Born in Champaign, Palmisano entered the Army in the summer of 1944 and took basic training in Texas.

He took a troop ship from San Francisco to the Philippines and joined the 21st Infantry, nicknamed Gimlet. Many Hawaiians were in his unit, which was sent to Leyte and fought there through most of November 1944.

From there, the 21st moved on to another island in the Philippines, Mindoro, and then on to Mindanao.

It was rough duty. Soldiers lost their shovels and used their helmets to dig foxholes; helmets also served temporary duty as kitchen utensils and for shaving.

They were careful to have grenades at the ready at the sides of their foxholes.

“If you heard some noise out there, you tossed a grenade,” Palmisano says.

That meant being extra careful your own buddies didn’t shoot you.

“You didn’t get out of that foxhole even to go to the bathroom at night,” he says.

With the bridges repaired, U.S. tanks could cross. Palmisano said the only way to dislodge dug-in Japanese troops sometimes was a tank’s flamethrower firing into a pillbox.

While still in the Philippines, Palmisano and his men heard that the war with Japan had ended.

“We weren’t sure whether we could believe it,” he says. “Finally, all of us were hugging each other.”

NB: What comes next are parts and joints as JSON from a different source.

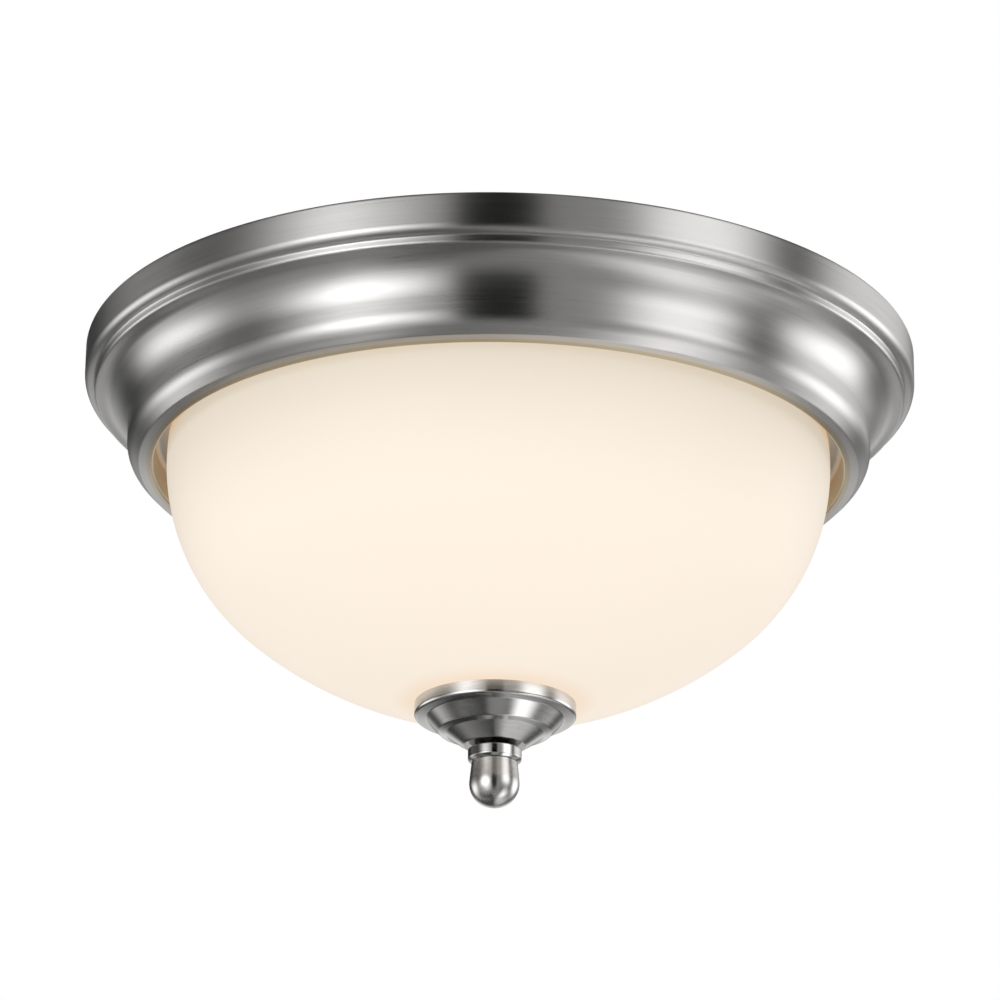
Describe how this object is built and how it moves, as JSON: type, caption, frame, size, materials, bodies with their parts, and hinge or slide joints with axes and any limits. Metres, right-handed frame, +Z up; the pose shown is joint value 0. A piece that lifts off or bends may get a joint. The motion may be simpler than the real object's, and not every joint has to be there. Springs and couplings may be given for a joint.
{
  "type": "flush mount ceiling light",
  "caption": "Round brushed nickel flush mount ceiling light: stepped spun pan, domed opal glass bowl held on a centre rod by a stepped cap and acorn finial, lampholders inside.",
  "frame": {"origin": "centre of the ceiling plane, on the top face of the mounting strap", "axes": "+Z straight up along the centre rod into the ceiling, +X along the mounting strap"},
  "size_m": [0.33, 0.33, 0.185],
  "materials": {
    "brushed_nickel": "fine circular brushing, satin, clear coated",
    "polished_nickel": "polished, lightly satin",
    "opal_glass": "acid etched opal white glass, matt, lit warm from inside",
    "frosted_glass": "frosted white lamp glass",
    "zinc_steel": "zinc plated, dull",
    "green_screw": "green coated",
    "heat_pad": "matt glass fibre mat",
    "black_nylon": "moulded, matt",
    "brass": "stamped, satin",
    "porcelain": "glazed white ceramic",
    "lamp_aluminium": "rolled, bright",
    "black_glass": "glossy fused glass",
    "solder": "dull solder",
    "clear_rubber": "soft translucent rubber",
    "white_felt": "pressed felt"
  },
  "bodies": {
    "pan": {"ceiling_pan": "brushed_nickel", "insulation_pad": "heat_pad", "mounting_strap": "zinc_steel", "ground_screw": "green_screw", "centre_rod": "zinc_steel", "strap_nut": "zinc_steel", "deck_washer": "zinc_steel", "deck_nut": "zinc_steel", "socket_bracket": "zinc_steel", "bracket_rivets": "zinc_steel", "wire_bushings": "black_nylon", "socket_screws": "zinc_steel", "terminal_screws": "brass", "socket_1_body": "porcelain", "socket_1_shell": "brass", "socket_1_contact": "brass", "socket_2_body": "porcelain", "socket_2_shell": "brass", "socket_2_contact": "brass"},
    "bowl": {"glass_bowl": "opal_glass", "bowl_grommet": "clear_rubber"},
    "cap": {"finial_cap": "brushed_nickel", "cap_gasket": "white_felt"},
    "finial": {"finial_collar": "polished_nickel", "finial_knob": "brushed_nickel"},
    "lamp_1": {"lamp_1_globe": "frosted_glass", "lamp_1_base": "lamp_aluminium", "lamp_1_insulator": "black_glass", "lamp_1_tip": "solder"},
    "lamp_2": {"lamp_2_globe": "frosted_glass", "lamp_2_base": "lamp_aluminium", "lamp_2_insulator": "black_glass", "lamp_2_tip": "solder"}
  },
  "joints": [
    {"name": "bowl_drop", "type": "slide", "parent": "pan", "child": "bowl", "axis": [0, 0, -1], "range_m": [0, 0.15]},
    {"name": "cap_drop", "type": "slide", "parent": "bowl", "child": "cap", "axis": [0, 0, -1], "range_m": [0, 0.01315]},
    {"name": "finial_turn", "type": "hinge", "parent": "cap", "child": "finial", "pos_m": [0, 0, -0.17], "axis": [0, 0, -1], "range_deg": [0, 5040]},
    {"name": "lamp_1_out", "type": "slide", "parent": "pan", "child": "lamp_1", "axis": [1, 0, 0], "range_m": [0, 0.028]},
    {"name": "lamp_2_out", "type": "slide", "parent": "pan", "child": "lamp_2", "axis": [-1, 0, 0], "range_m": [0, 0.028]}
  ],
  "couplings": [
    {"joint": "finial_turn", "follows": "cap_drop", "rad_per_m": 6684.2}
  ]
}
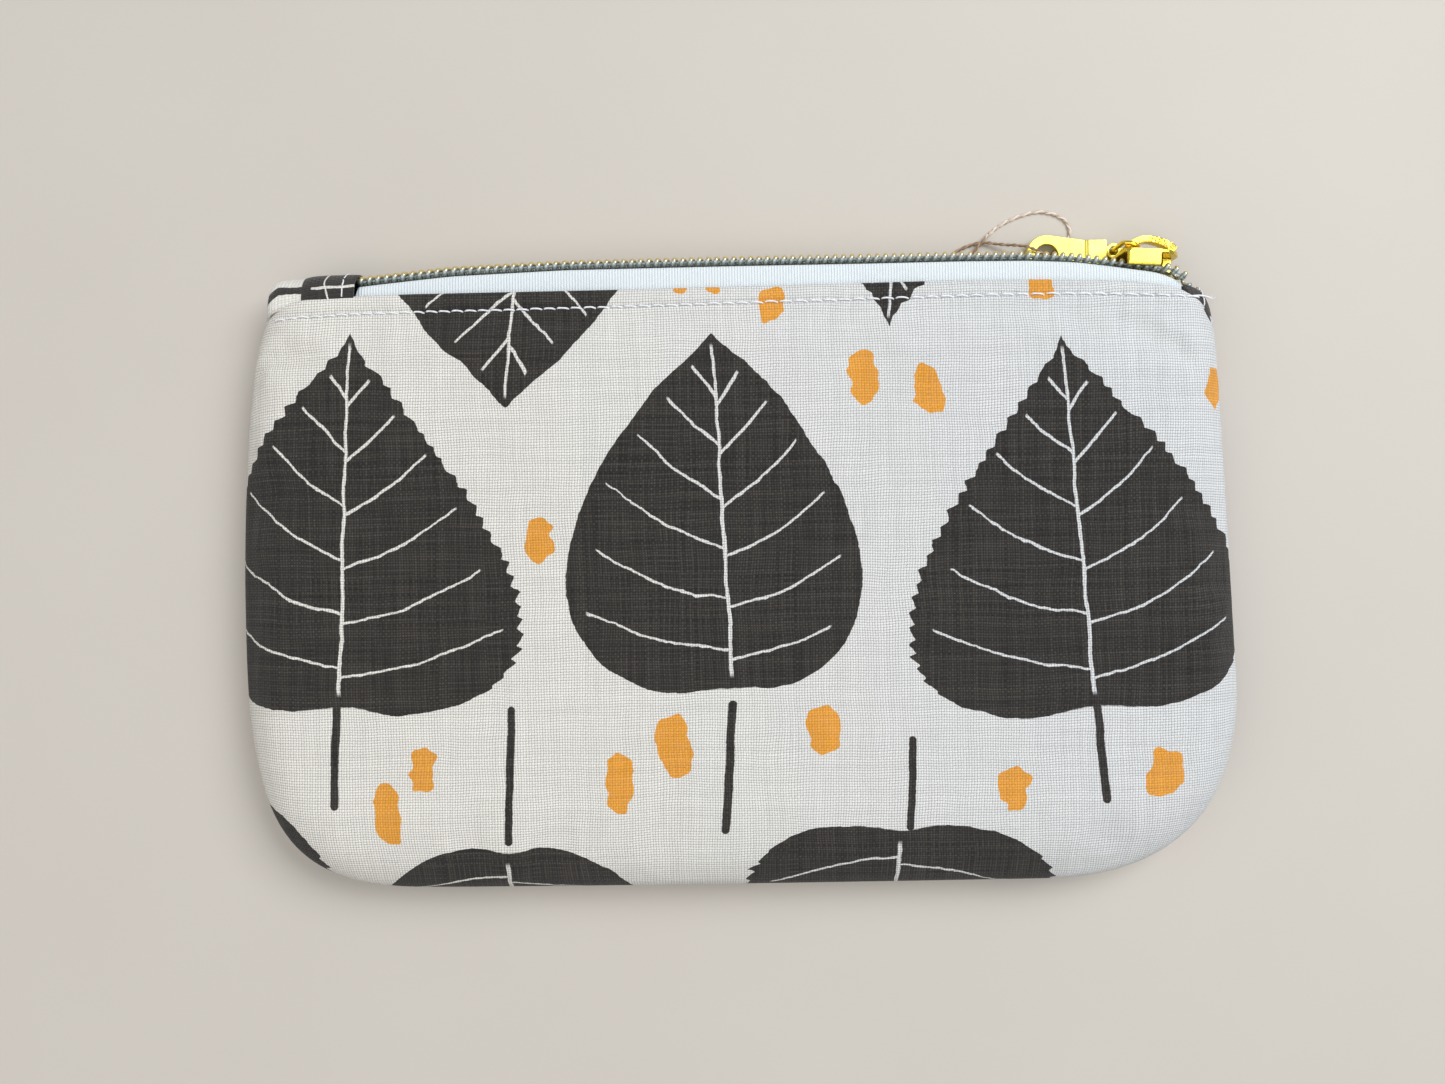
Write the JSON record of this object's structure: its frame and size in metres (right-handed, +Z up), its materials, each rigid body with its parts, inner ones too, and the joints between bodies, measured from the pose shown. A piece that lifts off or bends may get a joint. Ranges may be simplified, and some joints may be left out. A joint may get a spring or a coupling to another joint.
{
  "type": "zippered pouch",
  "caption": "Flat lined fabric pouch with rounded lower corners, closed along its top edge by a coil zip with a metal slider, a link and a ring-ended pull.",
  "frame": {"origin": "on the surface the pouch lies on, below the middle of its width and of its height from bottom seam to pull", "axes": "+Z up from the surface through the printed front panel, +X along the closed zip towards the slider, +Y from the bottom seam towards the zip"},
  "size_m": [0.177, 0.1214, 0.012],
  "materials": {
    "outer_fabric": "plain-weave canvas printed with dark brown leaves and mustard spots",
    "interfacing": "white fusible fleece",
    "lining_fabric": "plain cotton",
    "zip_tape": "ribbed woven tape, pale blue-white",
    "zip_coil": "moulded monofilament, half transparent, olive gold",
    "thread": "white sewing thread",
    "gold_metal": "polished bright gold plate",
    "tab_fabric_left": "the same printed canvas, mostly dark",
    "tab_fabric_right": "the same printed canvas, dark",
    "string": "two-ply twisted cotton string"
  },
  "bodies": {
    "pouch": {"outer_front": "outer_fabric", "outer_back": "outer_fabric", "interfacing_front": "interfacing", "interfacing_back": "interfacing", "lining_front": "lining_fabric", "lining_back": "lining_fabric", "zip_tape_front": "zip_tape", "zip_tape_back": "zip_tape", "zip_coil_front": "zip_coil", "zip_coil_back": "zip_coil", "topstitch_front": "thread", "topstitch_back": "thread", "zip_end_tab_left": "tab_fabric_left", "tab_stitch_left": "thread", "zip_end_tab_right": "tab_fabric_right", "tab_stitch_right": "thread", "outer_seam_thread": "thread", "lining_seam_thread": "thread"},
    "slider": {"slider_body": "gold_metal"},
    "link": {"pull_link": "gold_metal"},
    "pull": {"pull_tab": "gold_metal", "tag_string": "string", "tag_string_knot": "string"}
  },
  "joints": [
    {"name": "slider_travel", "type": "slide", "parent": "pouch", "child": "slider", "axis": [-1, 0, 0], "range_m": [0, 0.134], "deforming": ["zip_coil_front", "zip_coil_back"]},
    {"name": "link_swing", "type": "hinge", "parent": "slider", "child": "link", "pos_m": [0.07386, 0.05181, 0.006], "axis": [0, 0, -1], "range_deg": [0, 80]},
    {"name": "pull_swing", "type": "hinge", "parent": "link", "child": "pull", "pos_m": [0.06957, 0.05551, 0.0016], "axis": [0, 0, -1], "range_deg": [0, 70]}
  ]
}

Palmisano’s time in the Pacific did not come to an end then. He spent six months in Japan, often staying in former enemy barracks.

He didn’t see many Japanese.

“We were driving around and the Japanese would stay inside,” he says.

One of his unit’s tasks was to take Koreans, who had been put under Japanese control during the war, to the north of Japan to be ferried home.

Palmisano got home in May 1946, spent some quality time with wife Catherine and daughter Rosalie Shahan, and worked for a while at Chanute Air Force Base in Rantoul, now closed.

His father-in-law, Dominic Buttitta, was a bricklayer, and thought the veteran might be good at the job.

He was, and did it for 50 years.

“I finally quit the union, but I did the last of the work when I was 90,” says Palmisano, who built his own house and the one next to it.

His most amazing job was the steeple at Wesley United Methodist Church in Urbana, at the time the tallest structure in town.

“A helicopter had to drop part of that in, and I sealed it,” he recalls.